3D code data
○ ○ ○ ○

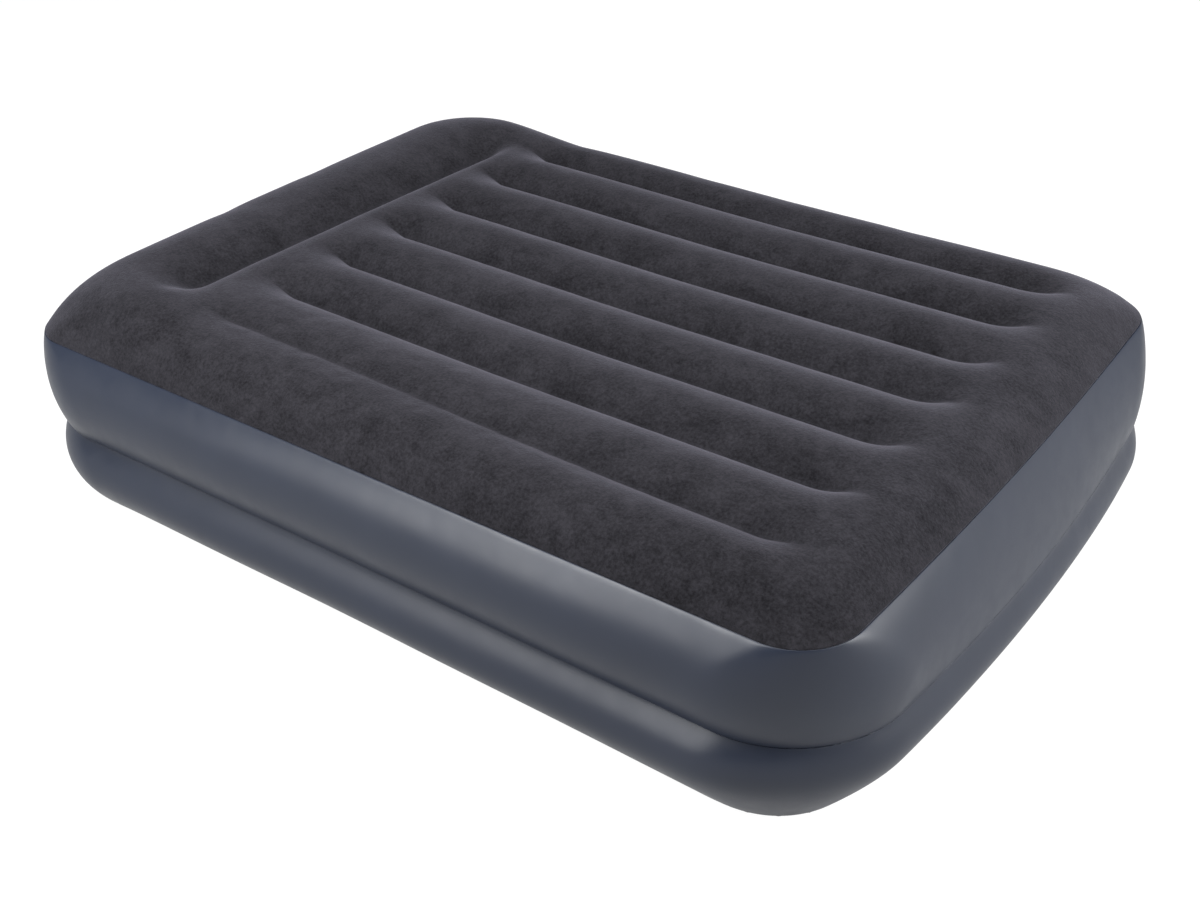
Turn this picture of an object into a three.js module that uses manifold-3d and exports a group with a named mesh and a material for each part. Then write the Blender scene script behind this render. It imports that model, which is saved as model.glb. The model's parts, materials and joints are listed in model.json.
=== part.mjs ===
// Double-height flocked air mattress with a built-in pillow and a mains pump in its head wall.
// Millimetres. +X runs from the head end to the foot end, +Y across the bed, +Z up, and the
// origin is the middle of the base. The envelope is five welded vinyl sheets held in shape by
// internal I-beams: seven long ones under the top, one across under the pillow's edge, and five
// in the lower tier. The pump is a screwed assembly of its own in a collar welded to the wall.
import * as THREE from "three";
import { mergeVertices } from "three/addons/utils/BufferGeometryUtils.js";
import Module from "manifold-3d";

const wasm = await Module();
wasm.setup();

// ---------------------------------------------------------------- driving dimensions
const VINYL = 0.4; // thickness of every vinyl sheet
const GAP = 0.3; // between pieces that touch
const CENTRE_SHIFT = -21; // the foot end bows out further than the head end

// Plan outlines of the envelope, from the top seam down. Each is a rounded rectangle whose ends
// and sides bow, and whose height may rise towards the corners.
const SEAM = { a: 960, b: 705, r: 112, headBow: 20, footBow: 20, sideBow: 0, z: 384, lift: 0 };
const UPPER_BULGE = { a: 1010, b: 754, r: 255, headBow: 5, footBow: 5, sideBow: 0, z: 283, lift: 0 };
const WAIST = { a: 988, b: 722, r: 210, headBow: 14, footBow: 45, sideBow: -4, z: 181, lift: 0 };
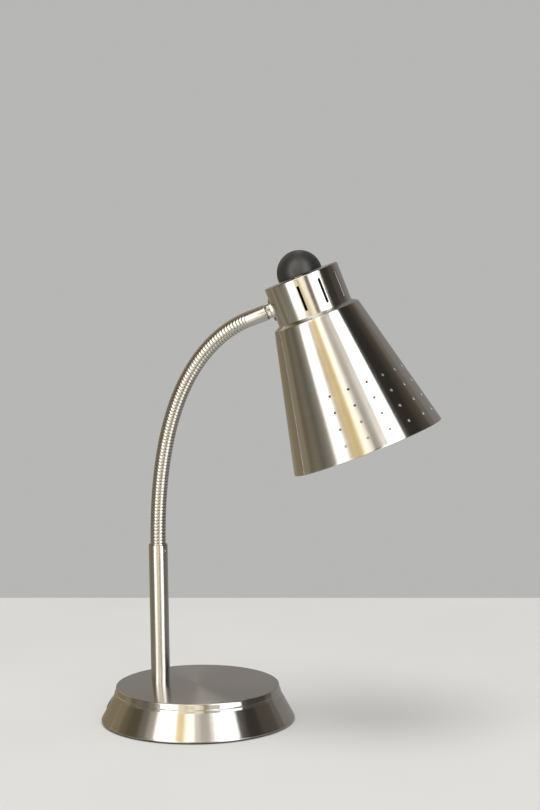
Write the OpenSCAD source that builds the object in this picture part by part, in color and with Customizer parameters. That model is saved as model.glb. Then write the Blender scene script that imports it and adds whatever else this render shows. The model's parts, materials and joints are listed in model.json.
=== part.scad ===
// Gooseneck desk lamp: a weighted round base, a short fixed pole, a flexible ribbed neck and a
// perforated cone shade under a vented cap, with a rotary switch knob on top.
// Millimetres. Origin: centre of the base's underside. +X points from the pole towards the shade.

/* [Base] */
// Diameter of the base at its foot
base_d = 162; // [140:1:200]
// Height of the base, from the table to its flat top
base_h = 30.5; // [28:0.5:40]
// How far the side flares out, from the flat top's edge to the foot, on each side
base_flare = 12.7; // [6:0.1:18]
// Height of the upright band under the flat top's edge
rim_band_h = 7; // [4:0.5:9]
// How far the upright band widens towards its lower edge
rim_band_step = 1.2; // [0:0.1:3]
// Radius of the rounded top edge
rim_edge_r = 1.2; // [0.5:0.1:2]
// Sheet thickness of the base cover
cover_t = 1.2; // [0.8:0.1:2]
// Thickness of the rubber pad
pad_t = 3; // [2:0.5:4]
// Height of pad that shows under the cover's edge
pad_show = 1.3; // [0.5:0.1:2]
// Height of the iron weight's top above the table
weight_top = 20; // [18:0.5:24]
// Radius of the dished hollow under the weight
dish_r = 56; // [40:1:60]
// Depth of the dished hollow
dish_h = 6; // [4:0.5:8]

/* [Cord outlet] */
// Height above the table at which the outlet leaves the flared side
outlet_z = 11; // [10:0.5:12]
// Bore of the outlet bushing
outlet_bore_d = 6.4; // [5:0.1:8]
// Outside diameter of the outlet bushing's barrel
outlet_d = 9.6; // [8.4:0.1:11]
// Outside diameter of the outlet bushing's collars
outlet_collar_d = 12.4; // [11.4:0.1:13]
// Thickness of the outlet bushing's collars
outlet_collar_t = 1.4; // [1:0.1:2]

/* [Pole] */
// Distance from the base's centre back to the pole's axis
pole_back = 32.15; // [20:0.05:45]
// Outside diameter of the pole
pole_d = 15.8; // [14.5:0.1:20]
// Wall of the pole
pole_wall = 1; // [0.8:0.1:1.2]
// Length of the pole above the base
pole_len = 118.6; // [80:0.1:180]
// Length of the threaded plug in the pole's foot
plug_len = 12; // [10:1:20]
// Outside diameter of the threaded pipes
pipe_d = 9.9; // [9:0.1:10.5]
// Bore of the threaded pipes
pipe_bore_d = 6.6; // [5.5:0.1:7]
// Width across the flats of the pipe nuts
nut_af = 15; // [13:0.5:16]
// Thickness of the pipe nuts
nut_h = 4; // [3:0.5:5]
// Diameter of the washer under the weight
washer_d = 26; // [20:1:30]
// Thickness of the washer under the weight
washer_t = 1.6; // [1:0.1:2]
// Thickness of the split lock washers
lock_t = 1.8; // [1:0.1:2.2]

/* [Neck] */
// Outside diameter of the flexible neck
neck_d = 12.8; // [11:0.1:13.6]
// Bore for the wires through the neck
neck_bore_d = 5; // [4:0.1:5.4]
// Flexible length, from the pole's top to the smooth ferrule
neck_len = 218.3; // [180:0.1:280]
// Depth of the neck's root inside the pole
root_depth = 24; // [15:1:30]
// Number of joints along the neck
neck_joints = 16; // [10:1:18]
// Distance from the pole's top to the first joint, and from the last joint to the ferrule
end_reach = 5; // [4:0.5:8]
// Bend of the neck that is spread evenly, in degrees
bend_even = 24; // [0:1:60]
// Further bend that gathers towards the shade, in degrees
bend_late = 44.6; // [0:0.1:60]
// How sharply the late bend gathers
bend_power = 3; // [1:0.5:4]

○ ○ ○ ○

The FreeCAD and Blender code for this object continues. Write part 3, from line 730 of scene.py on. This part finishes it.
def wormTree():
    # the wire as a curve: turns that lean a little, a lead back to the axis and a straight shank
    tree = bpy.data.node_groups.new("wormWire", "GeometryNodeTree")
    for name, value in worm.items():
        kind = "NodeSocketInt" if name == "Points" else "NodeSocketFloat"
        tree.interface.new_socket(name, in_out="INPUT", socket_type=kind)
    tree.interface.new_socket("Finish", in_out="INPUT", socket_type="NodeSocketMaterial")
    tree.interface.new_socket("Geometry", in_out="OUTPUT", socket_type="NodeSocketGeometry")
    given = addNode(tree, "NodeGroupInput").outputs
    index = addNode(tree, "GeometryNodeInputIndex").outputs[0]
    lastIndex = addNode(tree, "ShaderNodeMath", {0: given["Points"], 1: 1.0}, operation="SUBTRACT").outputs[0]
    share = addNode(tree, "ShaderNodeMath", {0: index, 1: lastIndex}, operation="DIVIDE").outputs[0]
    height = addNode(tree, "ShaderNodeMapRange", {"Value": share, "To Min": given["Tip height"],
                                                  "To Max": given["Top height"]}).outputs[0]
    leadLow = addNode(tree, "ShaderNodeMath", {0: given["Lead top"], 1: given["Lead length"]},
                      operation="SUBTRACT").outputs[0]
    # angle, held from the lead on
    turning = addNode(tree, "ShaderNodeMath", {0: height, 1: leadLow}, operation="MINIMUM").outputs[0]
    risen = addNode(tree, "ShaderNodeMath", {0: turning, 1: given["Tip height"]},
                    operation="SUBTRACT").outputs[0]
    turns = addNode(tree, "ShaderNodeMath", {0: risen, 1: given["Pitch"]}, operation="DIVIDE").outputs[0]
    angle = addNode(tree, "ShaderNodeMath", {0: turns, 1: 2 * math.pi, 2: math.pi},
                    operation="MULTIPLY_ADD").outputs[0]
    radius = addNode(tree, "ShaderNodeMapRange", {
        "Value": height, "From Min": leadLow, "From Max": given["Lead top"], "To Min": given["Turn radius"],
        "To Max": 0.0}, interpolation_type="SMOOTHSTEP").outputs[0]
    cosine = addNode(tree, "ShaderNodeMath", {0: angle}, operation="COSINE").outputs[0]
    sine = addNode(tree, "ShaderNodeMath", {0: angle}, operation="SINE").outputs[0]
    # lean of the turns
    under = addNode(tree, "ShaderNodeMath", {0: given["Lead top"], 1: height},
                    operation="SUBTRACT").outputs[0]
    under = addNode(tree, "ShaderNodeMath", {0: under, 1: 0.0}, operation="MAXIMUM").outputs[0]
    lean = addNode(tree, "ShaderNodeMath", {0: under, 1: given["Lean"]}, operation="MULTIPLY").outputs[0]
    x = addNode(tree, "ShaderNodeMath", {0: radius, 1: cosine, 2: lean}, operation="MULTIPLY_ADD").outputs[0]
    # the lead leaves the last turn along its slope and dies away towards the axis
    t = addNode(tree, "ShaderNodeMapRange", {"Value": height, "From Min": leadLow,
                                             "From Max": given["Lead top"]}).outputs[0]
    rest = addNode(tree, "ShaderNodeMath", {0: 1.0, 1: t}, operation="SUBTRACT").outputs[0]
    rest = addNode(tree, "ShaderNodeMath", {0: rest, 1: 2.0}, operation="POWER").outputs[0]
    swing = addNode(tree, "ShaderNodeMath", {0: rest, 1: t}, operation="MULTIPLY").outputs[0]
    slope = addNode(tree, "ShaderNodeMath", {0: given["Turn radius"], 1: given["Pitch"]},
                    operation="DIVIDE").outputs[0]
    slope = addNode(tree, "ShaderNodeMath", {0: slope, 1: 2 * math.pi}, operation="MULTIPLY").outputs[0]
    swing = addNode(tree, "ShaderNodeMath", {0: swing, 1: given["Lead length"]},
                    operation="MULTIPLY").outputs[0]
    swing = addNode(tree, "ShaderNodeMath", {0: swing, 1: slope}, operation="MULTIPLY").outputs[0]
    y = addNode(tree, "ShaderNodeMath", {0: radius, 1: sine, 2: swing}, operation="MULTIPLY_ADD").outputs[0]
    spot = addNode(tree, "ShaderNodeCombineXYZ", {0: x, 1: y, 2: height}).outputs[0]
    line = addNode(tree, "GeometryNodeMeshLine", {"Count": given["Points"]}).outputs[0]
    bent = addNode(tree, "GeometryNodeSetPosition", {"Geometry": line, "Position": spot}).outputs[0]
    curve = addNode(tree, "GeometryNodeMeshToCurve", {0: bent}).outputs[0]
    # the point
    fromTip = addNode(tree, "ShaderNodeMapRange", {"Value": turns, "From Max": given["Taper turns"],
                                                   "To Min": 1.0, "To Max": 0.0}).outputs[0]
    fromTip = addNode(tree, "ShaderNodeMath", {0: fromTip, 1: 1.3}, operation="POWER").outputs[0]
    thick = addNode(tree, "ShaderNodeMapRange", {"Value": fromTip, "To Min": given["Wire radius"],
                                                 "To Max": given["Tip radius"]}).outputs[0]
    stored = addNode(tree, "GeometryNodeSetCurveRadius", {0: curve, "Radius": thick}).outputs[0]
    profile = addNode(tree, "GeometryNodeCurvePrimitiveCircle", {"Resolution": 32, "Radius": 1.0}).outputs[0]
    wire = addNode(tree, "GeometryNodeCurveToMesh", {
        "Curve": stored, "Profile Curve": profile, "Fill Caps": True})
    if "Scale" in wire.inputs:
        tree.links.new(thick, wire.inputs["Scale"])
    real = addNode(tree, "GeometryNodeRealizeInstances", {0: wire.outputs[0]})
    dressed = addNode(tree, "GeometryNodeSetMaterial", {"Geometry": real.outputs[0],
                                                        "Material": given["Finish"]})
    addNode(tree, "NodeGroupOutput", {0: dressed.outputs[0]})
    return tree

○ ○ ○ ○

» What is needed: Exactly reproduce the stretch from the line with "Turn this picture" through the line with "wasm.setup();", including both ends and nothing else.

» Full response:
Turn this picture of an object into a three.js module that uses manifold-3d and exports a group with a named mesh and a material for each part. Then write the Blender scene script behind this render. It imports that model, which is saved as model.glb. The model's parts, materials and joints are listed in model.json.
=== part.mjs ===
// Double-height flocked air mattress with a built-in pillow and a mains pump in its head wall.
// Millimetres. +X runs from the head end to the foot end, +Y across the bed, +Z up, and the
// origin is the middle of the base. The envelope is five welded vinyl sheets held in shape by
// internal I-beams: seven long ones under the top, one across under the pillow's edge, and five
// in the lower tier. The pump is a screwed assembly of its own in a collar welded to the wall.
import * as THREE from "three";
import { mergeVertices } from "three/addons/utils/BufferGeometryUtils.js";
import Module from "manifold-3d";

const wasm = await Module();
wasm.setup();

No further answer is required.